Environmental adaptability:
UV Resistance: The material's resistance to ultraviolet rays, suitable for outdoor or high-intensity light environments.
Moisture Resistance: The material's resistance to moisture and water, preventing the degradation of insulation performance.

How do composite materials for electronic cables perform in terms of high temperature resistance and chemical corrosion resistance?
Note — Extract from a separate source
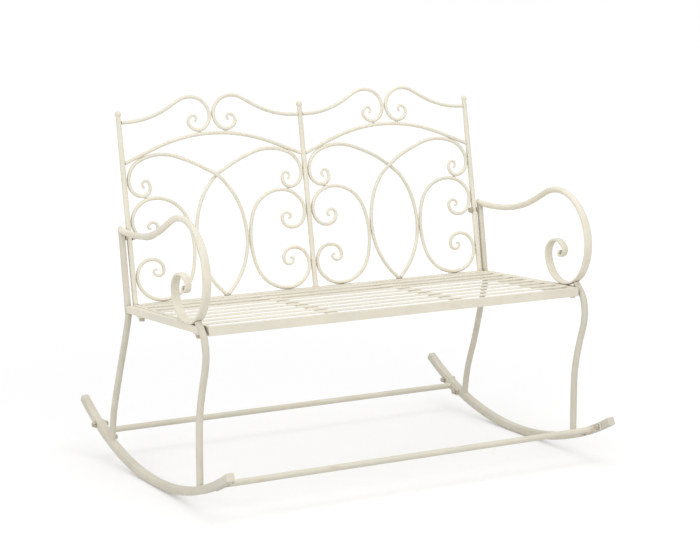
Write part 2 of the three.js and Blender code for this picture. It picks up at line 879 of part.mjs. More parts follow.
function buildBackRail() {
  const frame = new THREE.Group();
  frame.position.set(0, seatFrontY, seatHeight);
  frame.rotation.x = -seatSlope;
  bench.add(frame);
  const half = postSpacing - postTube / 2 - jointGap;
  const front = seatDepth + jointGap;
  const rail = boxTube(-half, half, front, front + backRailDepth, -backRailHeight, 0);
  add(frame, "back_bottom_rail", rail, paint);
}

// Bolt through each outer post, across a spacer and into the rear leg

const boltInBack = onBack(frameBoltHeight);

function onBack(height) {
  const foot = onSeat(backRun, 0);
  return point(foot.x + height * Math.sin(recline), foot.y + height * Math.cos(recline));
}

function rearLegTubeBody(inward) {
  const foot = footCut(rearFootY);
  const outline = () => roundOutline(rearLegTube, rearLegTube, tubeSides, rearLegSquareness);
  const body = bar(settingIn(rearLeg, inward), outline, { start: cornerCut(), end: foot });
  const face = inward * (rearLegInset + rearLegTube / 2);
  const bore = pin(boltBore, face - inward * (frameBoltDepth + jointGap), face + inward * rearLegTube);
  return cut(body, bore.translate(boltInBack.x, boltInBack.y, 0));
}

function spacer() {
  const inner = postSpacing + postTube / 2 + jointGap;
  const outer = sideSpacing / 2 - rearLegInset - rearLegTube / 2 - jointGap;
  const length = outer - inner;
  return cut(pin(postTube, 0, length, tubeSides), pin(boltBore, -length, 2 * length));
}

// Side frames

function buildSide(side, sign) {
  const frame = new THREE.Group();
  frame.applyMatrix4(sideways);
  frame.position.x = (sign * sideSpacing) / 2;
  bench.add(frame);
  const inward = -sign;
  add(frame, side + "_rocker", rocker(inward), paint);
  const armBar = bar(leaningIn(arm, inward), armOutline, { start: cornerCut() });
  add(frame, side + "_arm", armBar, paint);
  const legBar = bar(frontLeg, () => roundOutline(frontLegTube, frontLegTube, tubeSides), {
    start: footCut(frontFootY),
    end: seatOnCurl().along,
  });
  add(frame, side + "_front_leg", legBar, paint);
  add(frame, side + "_rear_leg", rearLegTubeBody(inward), paint);
  for (const [end, y] of [
    ["front", frontStretcherY],
    ["rear", rearStretcherY],
  ]) {
    const plateFace = (inward * rockerWidth) / 2 + inward * (plateThickness + 2 * jointGap);
    plateBoltSpots(y).forEach((spot, i) => {
      const place = ["front", "rear"][i];
      const through = spot.x > rearStretcherY;
      const shape = through
        ? throughBolt(plateThickness + rockerWidth + 3 * jointGap)
        : bolt(plateThickness + frameBoltDepth);
      const fastener = add(frame, side + "_" + end + "_stretcher_" + place + "_bolt", shape, steel);
      if (inward < 0) fastener.rotation.x = Math.PI;
      fastener.position.set(spot.x, spot.y, plateFace);
    });
  }
  const postAxis = sideSpacing / 2 - postSpacing;
  const legFace = rearLegInset + rearLegTube / 2;
  const headFace = inward * (postAxis + postTube / 2 + jointGap);
  const shank = postAxis + postTube / 2 - legFace + frameBoltDepth;
  const fastener = add(frame, side + "_back_bolt", bolt(shank), steel);
  if (inward < 0) fastener.rotation.x = Math.PI;
  fastener.position.set(boltInBack.x, boltInBack.y, headFace);
  const ring = add(frame, side + "_back_spacer", spacer(), steel);
  if (inward < 0) ring.rotation.x = Math.PI;
  ring.position.set(boltInBack.x, boltInBack.y, inward * (legFace + jointGap));
}

// Stretchers with their end plates

function stretcher(y) {
  const { centre, slope } = plateFrame(y);
  const outer = sideSpacing / 2 - rockerWidth / 2 - jointGap;
  const tube = pin(stretcherTube, -outer + plateThickness / 2, outer - plateThickness / 2, tubeSides);
  const plates = [-1, 1].map((sign) => {
    const plate = block(
      -plateLength / 2,
      plateLength / 2,
      -plateHeight / 2,
      plateHeight / 2,
      Math.min(sign * outer, sign * (outer - plateThickness)),
      Math.max(sign * outer, sign * (outer - plateThickness)),
    );
    return plate.rotateZ(slope);
  });
  const bores = plateBoltSpots(y).map((spot) =>
    pin(boltBore, -sideSpacing, sideSpacing).translate(spot.x - centre.x, spot.y - centre.y, 0),
  );
  return cut(join(tube, ...plates), ...bores).translate(centre.x, centre.y, 0).applyMatrix4(sideways);
}

buildSide("left", -1);
buildSide("right", 1);
buildSeat();
buildBackRail();
buildBack();
add(bench, "front_stretcher", stretcher(frontStretcherY), paint);
add(bench, "rear_stretcher", stretcher(rearStretcherY), paint);

// The dimensions above are measured from the lowest point of the rockers, the part from the middle of its length
const part = new THREE.Group();
part.add(bench);
bench.position.y = (rockerFrontLength - rockerRearLength) / 2;

export default part;
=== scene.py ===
"""Looks of the rocking bench: antique cream paint over bent and welded metal, dull steel fasteners, studio light."""
import math
from collections import namedtuple

import bpy
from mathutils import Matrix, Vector
from mathutils.bvhtree import BVHTree


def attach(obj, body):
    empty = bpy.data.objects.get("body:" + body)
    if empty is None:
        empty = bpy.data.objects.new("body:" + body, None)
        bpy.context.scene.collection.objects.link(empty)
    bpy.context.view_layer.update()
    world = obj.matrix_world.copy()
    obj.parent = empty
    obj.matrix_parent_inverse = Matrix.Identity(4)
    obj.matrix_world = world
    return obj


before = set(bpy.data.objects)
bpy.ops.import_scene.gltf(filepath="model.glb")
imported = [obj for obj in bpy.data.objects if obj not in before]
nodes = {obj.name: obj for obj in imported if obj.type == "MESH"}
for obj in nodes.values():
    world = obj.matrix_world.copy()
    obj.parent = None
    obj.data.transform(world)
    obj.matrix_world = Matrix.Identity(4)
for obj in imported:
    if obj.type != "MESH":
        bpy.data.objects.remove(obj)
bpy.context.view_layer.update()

MM = 0.001
FULL_TURN = 2 * math.pi


def linear(red, green, blue):
    """Colour as it is seen, from 0 to 255, to the linear values that a shader takes, by the sRGB curve."""
    def channel(value):
        value /= 255
        return value / 12.92 if value <= 0.04045 else ((value + 0.055) / 1.055) ** 2.4
    return (channel(red), channel(green), channel(blue), 1)


# Materials

CREAM = linear(236, 230, 214)
CREAM_WARM = linear(229, 219, 198)
CREAM_COOL = linear(226, 222, 206)
GLAZE = linear(176, 158, 124)
# Painted shade: the dark brown into which corners and the gaps between bars darken
CORNER_SHADE_BROWN = linear(122, 104, 78)
RUBBED = linear(243, 239, 227)
BARE = linear(112, 96, 80)

STEEL_DARK = linear(182, 172, 154)
STEEL_LIGHT = linear(210, 202, 185)
STEEL_STAIN = linear(128, 108, 84)
# Painted shade: the dark brown into which the creases of the fasteners darken
STEEL_CREASE_SHADE = linear(74, 62, 48)
STEEL_RUBBED = linear(214, 208, 194)

# A pattern of noise: the higher its scale, the finer. All under low gives least, all over high gives most.
Pattern = namedtuple("Pattern", "scale low high detail roughness distortion least most",
                     defaults=(3, 0.55, 0, 0.0, 1.0))

DRIFT = Pattern(scale=7, low=0.35, high=0.65, detail=2)
PATCHES = Pattern(scale=14, low=0.42, high=0.66)
CLOUD = Pattern(scale=38, low=0.4, high=0.7, detail=4, roughness=0.6)
STREAKS = Pattern(scale=60, low=0.5, high=0.76, detail=6, roughness=0.7, distortion=0.6)
GLOSS = Pattern(scale=75, low=0.3, high=0.75, detail=4, roughness=0.6, least=0.46, most=0.62)
# Noise that breaks up the painted shade in corners
CORNER_SHADE_MOTTLE = Pattern(scale=120, low=0.2, high=0.7, least=0.45)
CHIPS = Pattern(scale=150, low=0.63, high=0.69, detail=5, roughness=0.7)
PORES = Pattern(scale=420, low=0.6, high=0.78, detail=4, roughness=0.65)
SAG_SCALE = 90
PEEL_SCALE = 750

# How strongly each shows, from 0 to 1
CLOUD_SHARE = 0.55
PATCH_SHARE = 0.75
PORE_SHARE = 0.6
GLAZE_SHARE = 0.34
CORNER_SHADE_SHARE = 0.5
EDGE_SHARE = 0.55
CHIP_SHARE = 0.75
PEEL_HEIGHT = 0.35
SAG_HEIGHT = 0.8
CHIP_DEPTH = 0.6
CORNER_ROUGHNESS = 0.12

# The same for the steel
STEEL_CLOUD = Pattern(scale=260, low=0.35, high=0.7, detail=4, roughness=0.6)
STEEL_GLOSS = Pattern(scale=500, low=0.3, high=0.7, least=0.42, most=0.62)
STEEL_SPOTS = Pattern(scale=620, low=0.56, high=0.72, detail=5, roughness=0.7)
STEEL_RUBS = Pattern(scale=900, low=0.4, high=0.6)
GRAIN_SCALE = 1300
SPOT_SHARE = 0.5
CREASE_SHADE_SHARE = 0.75
RUB_SHARE = 0.6

OCCLUSION_SAMPLES = 8
BEVEL_SAMPLES = 6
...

The performance of composite materials for electronic cables in terms of high temperature resistance and chemical corrosion resistance varies depending on the type of material. The following are the performances of several common composite materials for electronic cables in these aspects:

1. Polyurethane (PU)
High temperature resistance: Polyurethane has average high temperature resistance and can usually maintain its performance in the range of 80°C to 120°C. Performance degradation or deformation may occur above this temperature.
Chemical corrosion resistance: It has good resistance to most chemicals, but may be corroded in strong acids, strong alkalis and certain solvents.

2. Silicone
High temperature resistance: Silicone has excellent high temperature resistance and can usually withstand ambient temperatures of up to 200°C or even 250°C. Some special silicones can withstand higher temperatures.
Chemical corrosion resistance: Silicone has good resistance to most chemicals and solvents, but has limited resistance to strong acids and alkalis.

3. Fluoropolymer
High temperature resistance: Fluoropolymers have excellent high temperature resistance and can usually maintain stable performance in environments above 260°C.
Chemical corrosion resistance: Fluoropolymers have extremely high tolerance to almost all chemicals, including strong acids, strong bases and organic solvents.

4. Polytetrafluoroethylene (PTFE, Teflon)
High temperature resistance: PTFE has excellent high temperature resistance and can withstand ambient temperatures up to 260°C and remain stable for a long time.
Chemical corrosion resistance: PTFE has excellent corrosion resistance to almost all chemicals, including strong acids, strong bases and organic solvents.

5. Polyethylene (Polyethylene, PE)
High temperature resistance: Polyethylene has poor high temperature resistance and can generally be used in the range of 70°C to 90°C. Exceeding this temperature may cause deformation or melting.
Chemical corrosion resistance: It has good tolerance to most chemicals, but performs poorly in strong acid and strong base environments.

6. Polyvinyl chloride (PVC)
High temperature resistance: PVC has average high temperature resistance, usually working stably in an environment of 70°C to 85°C. It will soften and lose strength above this temperature.
Chemical corrosion resistance: PVC has good resistance to most chemicals, but may degrade in some strong acid and alkali environments.